*TASK BRIEF*: Copy the data exactly from the line that contains "The three.js and" through the line that contains "place(bed, 'dump_bed', geometryOf(tub), 'bed');", keeping both end lines and leaving out everything else.

*EXERCISE MATERIAL*:
-- BEGIN --

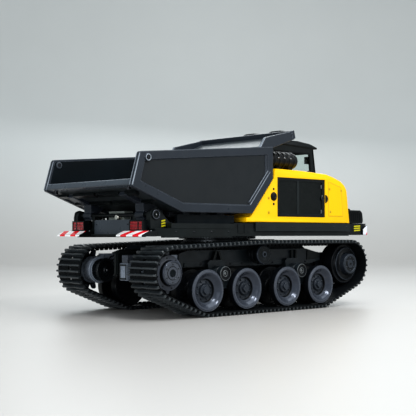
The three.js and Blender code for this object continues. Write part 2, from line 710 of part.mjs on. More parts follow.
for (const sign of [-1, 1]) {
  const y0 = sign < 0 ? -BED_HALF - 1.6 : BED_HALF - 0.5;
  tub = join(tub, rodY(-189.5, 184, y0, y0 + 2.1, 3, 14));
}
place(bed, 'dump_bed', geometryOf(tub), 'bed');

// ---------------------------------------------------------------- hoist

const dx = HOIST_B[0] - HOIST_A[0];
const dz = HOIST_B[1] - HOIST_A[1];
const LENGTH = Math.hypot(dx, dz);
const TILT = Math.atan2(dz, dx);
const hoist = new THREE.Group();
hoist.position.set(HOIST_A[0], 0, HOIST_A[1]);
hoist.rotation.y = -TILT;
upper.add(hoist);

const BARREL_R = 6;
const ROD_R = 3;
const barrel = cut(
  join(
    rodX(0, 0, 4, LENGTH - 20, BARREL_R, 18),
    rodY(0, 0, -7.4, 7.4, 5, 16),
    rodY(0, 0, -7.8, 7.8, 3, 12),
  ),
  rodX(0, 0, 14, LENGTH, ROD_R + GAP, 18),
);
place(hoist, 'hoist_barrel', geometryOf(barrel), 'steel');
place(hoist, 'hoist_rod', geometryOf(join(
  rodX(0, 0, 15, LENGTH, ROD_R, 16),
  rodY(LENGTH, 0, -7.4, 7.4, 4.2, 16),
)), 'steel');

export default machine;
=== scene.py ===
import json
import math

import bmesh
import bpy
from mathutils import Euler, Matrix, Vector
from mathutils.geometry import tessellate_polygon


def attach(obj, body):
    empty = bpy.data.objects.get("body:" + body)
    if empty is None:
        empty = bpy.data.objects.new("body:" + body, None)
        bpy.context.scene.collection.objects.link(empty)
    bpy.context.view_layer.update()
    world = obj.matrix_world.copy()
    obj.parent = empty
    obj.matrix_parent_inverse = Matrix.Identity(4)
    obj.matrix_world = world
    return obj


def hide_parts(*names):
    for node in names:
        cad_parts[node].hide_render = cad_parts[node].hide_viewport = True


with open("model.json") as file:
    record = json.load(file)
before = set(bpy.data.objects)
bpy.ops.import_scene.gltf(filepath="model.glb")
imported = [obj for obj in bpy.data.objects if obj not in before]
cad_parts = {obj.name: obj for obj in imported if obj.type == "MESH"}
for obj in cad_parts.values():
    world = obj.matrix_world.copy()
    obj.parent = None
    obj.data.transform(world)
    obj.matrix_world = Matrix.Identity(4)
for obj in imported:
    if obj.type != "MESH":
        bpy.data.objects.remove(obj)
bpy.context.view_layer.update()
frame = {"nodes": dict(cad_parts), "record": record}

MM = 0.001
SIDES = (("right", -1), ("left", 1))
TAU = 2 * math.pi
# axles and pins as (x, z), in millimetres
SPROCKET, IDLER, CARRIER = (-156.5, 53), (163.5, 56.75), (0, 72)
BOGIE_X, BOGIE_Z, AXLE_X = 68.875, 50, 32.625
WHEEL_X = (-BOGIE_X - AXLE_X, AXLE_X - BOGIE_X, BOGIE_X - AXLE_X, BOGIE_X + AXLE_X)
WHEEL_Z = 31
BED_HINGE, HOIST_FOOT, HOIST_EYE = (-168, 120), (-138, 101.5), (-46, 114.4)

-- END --
-- BEGIN --

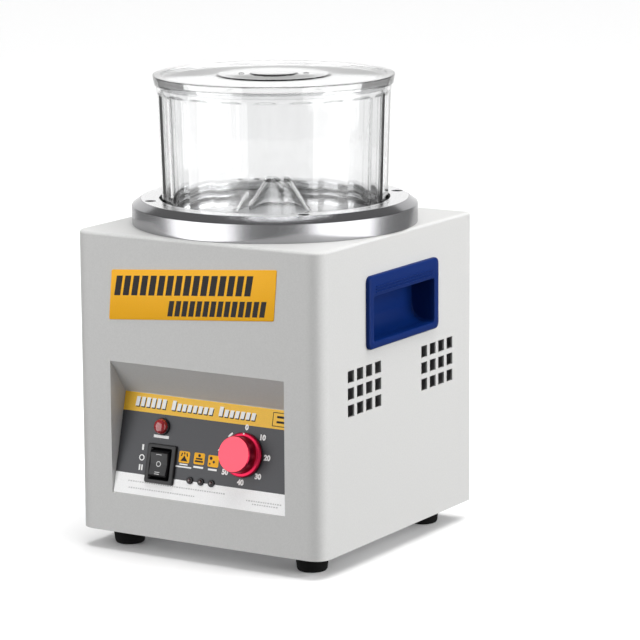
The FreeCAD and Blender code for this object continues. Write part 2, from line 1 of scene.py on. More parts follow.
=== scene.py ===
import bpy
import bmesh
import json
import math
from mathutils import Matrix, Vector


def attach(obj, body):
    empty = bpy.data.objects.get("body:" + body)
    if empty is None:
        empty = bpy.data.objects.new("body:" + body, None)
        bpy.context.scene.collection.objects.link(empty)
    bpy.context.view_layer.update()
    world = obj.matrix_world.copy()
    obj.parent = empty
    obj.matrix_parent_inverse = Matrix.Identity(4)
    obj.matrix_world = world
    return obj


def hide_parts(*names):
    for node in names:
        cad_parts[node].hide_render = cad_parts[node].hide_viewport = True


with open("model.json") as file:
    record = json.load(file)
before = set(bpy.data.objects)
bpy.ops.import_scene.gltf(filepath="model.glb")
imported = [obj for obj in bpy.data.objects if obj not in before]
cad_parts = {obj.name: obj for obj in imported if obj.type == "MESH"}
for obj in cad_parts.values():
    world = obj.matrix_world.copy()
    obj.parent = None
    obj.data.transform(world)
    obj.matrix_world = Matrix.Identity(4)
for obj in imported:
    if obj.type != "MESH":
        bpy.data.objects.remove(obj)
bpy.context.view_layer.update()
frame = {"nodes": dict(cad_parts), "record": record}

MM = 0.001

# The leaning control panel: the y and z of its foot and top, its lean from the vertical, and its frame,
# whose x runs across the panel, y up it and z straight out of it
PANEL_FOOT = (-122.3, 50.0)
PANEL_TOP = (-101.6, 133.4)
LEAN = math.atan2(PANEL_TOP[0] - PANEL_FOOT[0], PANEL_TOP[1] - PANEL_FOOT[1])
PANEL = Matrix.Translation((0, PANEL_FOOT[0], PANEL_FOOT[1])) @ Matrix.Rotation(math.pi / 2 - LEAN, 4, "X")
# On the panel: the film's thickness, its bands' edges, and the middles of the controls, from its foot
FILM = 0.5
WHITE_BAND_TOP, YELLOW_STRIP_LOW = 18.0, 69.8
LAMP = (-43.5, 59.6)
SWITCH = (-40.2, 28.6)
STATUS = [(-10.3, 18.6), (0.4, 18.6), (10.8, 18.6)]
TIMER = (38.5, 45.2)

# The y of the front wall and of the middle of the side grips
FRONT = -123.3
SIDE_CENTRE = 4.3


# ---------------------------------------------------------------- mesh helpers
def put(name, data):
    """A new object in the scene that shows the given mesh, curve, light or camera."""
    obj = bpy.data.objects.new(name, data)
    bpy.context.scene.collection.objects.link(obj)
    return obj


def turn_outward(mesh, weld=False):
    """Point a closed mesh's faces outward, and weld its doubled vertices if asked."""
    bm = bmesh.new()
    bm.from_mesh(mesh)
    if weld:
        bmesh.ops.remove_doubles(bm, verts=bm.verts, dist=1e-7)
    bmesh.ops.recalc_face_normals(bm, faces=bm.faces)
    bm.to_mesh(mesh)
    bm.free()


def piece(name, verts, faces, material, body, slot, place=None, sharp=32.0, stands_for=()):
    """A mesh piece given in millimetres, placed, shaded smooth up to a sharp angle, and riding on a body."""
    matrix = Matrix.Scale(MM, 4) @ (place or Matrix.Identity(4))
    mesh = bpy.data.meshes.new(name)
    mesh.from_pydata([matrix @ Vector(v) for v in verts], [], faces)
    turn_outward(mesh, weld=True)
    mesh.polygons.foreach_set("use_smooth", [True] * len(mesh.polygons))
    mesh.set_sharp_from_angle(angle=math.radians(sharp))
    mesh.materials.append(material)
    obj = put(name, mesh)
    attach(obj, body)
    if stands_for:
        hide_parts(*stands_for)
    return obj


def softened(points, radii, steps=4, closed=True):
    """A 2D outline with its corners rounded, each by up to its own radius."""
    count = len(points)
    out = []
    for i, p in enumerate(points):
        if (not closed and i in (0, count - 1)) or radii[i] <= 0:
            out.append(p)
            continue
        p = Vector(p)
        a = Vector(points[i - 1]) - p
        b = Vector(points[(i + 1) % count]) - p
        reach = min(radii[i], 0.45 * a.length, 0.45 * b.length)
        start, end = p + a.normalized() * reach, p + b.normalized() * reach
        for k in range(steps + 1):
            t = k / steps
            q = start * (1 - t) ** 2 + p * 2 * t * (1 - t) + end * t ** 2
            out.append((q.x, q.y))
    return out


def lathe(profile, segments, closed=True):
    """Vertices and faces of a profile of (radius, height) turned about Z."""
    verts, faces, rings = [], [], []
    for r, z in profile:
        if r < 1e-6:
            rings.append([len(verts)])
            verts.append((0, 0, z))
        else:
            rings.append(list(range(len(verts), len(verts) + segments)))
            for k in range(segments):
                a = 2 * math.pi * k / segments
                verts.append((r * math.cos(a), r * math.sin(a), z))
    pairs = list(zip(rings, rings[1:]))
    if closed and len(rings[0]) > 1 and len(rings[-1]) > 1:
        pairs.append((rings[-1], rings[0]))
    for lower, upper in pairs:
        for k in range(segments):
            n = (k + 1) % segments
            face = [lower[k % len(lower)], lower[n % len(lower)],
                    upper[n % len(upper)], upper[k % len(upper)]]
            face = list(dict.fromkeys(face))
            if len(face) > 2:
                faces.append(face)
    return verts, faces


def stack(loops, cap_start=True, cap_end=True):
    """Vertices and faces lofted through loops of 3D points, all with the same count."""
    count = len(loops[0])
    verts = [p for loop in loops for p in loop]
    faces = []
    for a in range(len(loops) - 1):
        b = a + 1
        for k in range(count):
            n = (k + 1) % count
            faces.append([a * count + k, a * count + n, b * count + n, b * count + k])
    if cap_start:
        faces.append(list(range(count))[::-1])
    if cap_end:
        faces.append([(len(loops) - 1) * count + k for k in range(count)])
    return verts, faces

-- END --
-- BEGIN --

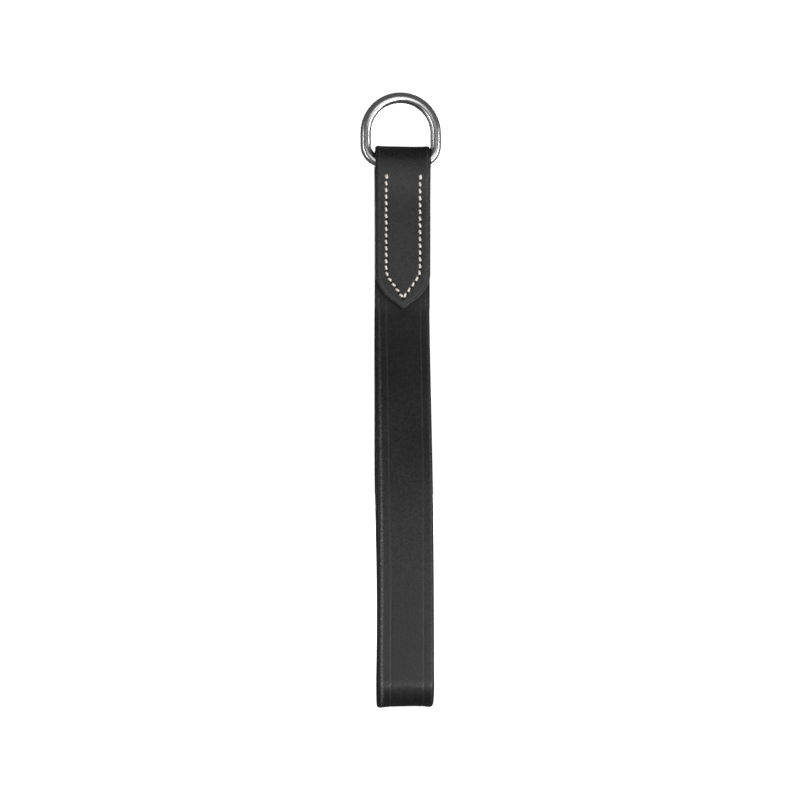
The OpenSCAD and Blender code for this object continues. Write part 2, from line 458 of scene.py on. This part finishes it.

-- END --

*TASK ANSWER*:
The three.js and Blender code for this object continues. Write part 2, from line 710 of part.mjs on. More parts follow.
for (const sign of [-1, 1]) {
  const y0 = sign < 0 ? -BED_HALF - 1.6 : BED_HALF - 0.5;
  tub = join(tub, rodY(-189.5, 184, y0, y0 + 2.1, 3, 14));
}
place(bed, 'dump_bed', geometryOf(tub), 'bed');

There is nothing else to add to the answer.